A few months later, Forbes reported on comments made by Jamie Dimon, CEO of JP Morgan Chase, who had recently labelled Bitcoin as a “fraud,” likening it to the 17th-century tulip-bulb mania and adding that he would fire any employee caught trading it. “But on October 2 [2017], the Wall Street Journal reported that rival Goldman Sachs is considering trading in cryptocurrencies, potentially the first Wall Street firm to do so.”

 

Divorce lawyers and forensic investigators need to be aware that this high-tech option could possibly be employed by a spouse trying to hide assets. But even if this is the case, they should not assume the perpetrator can’t be caught.

 

Centeno described Bitcoin as being pseudonymous “because although users are assigned a string of numbers as a Bitcoin wallet address where they store their Bitcoins, with some forensic work these addresses can be associated with the users’ actual identity and therefore tracked.”

 

To protect yourself from being “Bitcoined in divorce,” Pagliarini wrote on AOL.com, you have to follow the money trail. “Conversions of ‘real’ assets into digital Bitcoin would leave clues.

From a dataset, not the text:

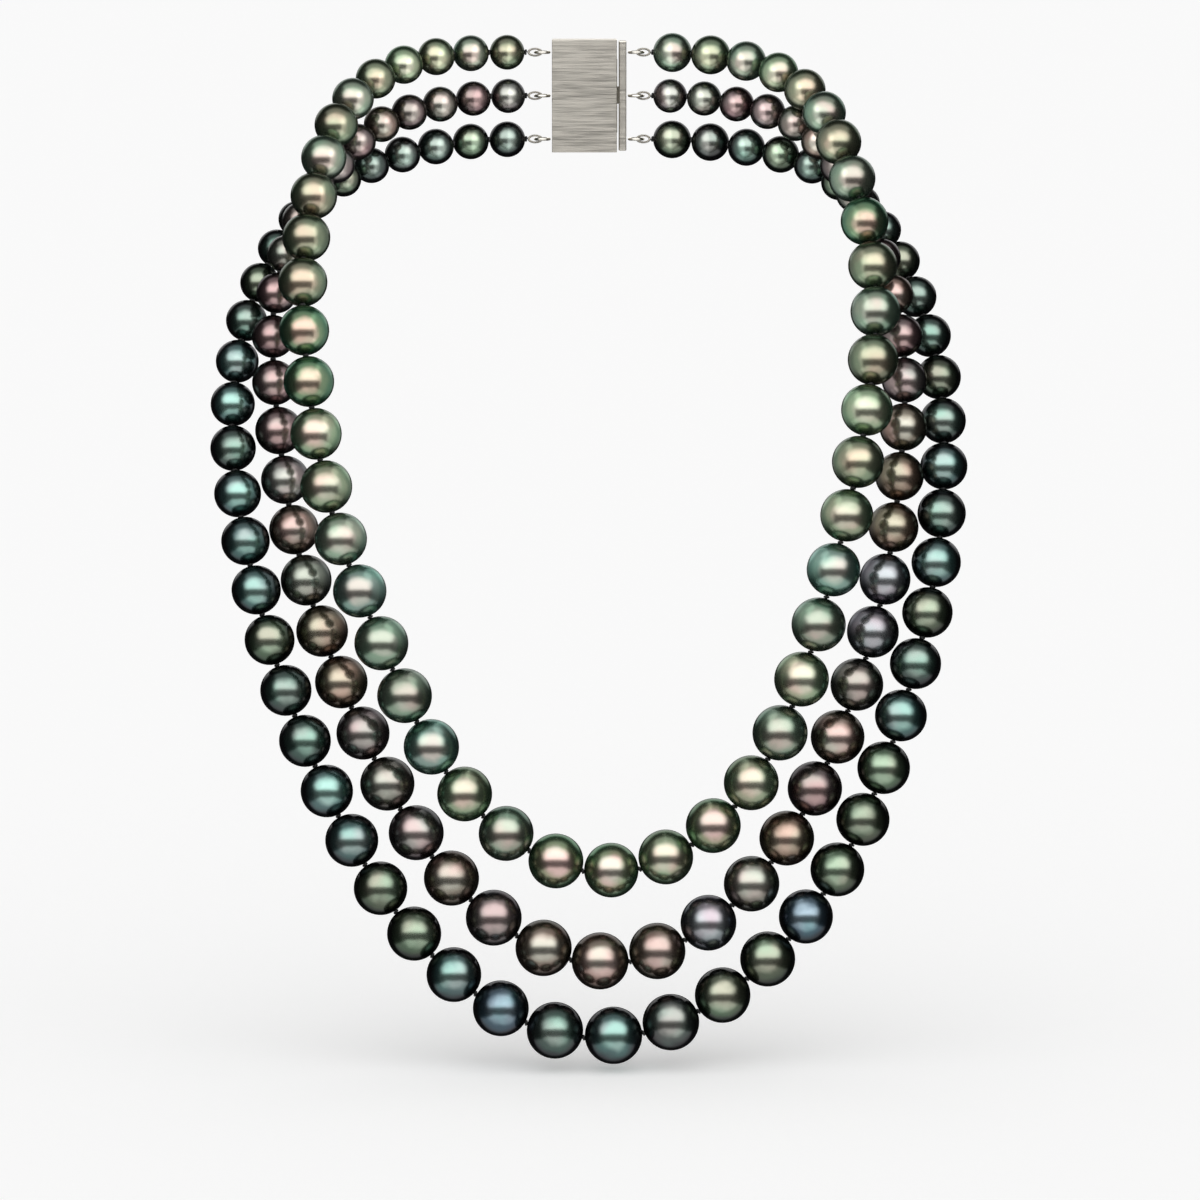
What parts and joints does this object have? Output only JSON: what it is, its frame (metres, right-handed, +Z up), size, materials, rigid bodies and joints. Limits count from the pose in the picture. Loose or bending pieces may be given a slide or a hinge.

There would be transfers from bank accounts you could track. Once the transfers were made, however, it would be difficult — especially if the Bitcoins were held outside of the United States — to prove ownership. Your first step would be to show that marital property was converted into Bitcoins and hope a court could compel your spouse to reveal their true value.

 

“Things become more difficult if your spouse has a business, and was compensated in Bitcoins without any invoice. In that case, there would be no record of the transaction — either on a profit and loss report from your husband’s company or in bank records. To uncover this will take effort and craftiness.”

 

It’s likely that Sharon Bowman is relieved that her ex-husband either didn’t know about Bitcoins or chose another method to try to convince the courts he didn’t have the assets she claimed he possessed. If he had, he might not have ended up in jail. As it is, it seems he probably bit off more than he could chew.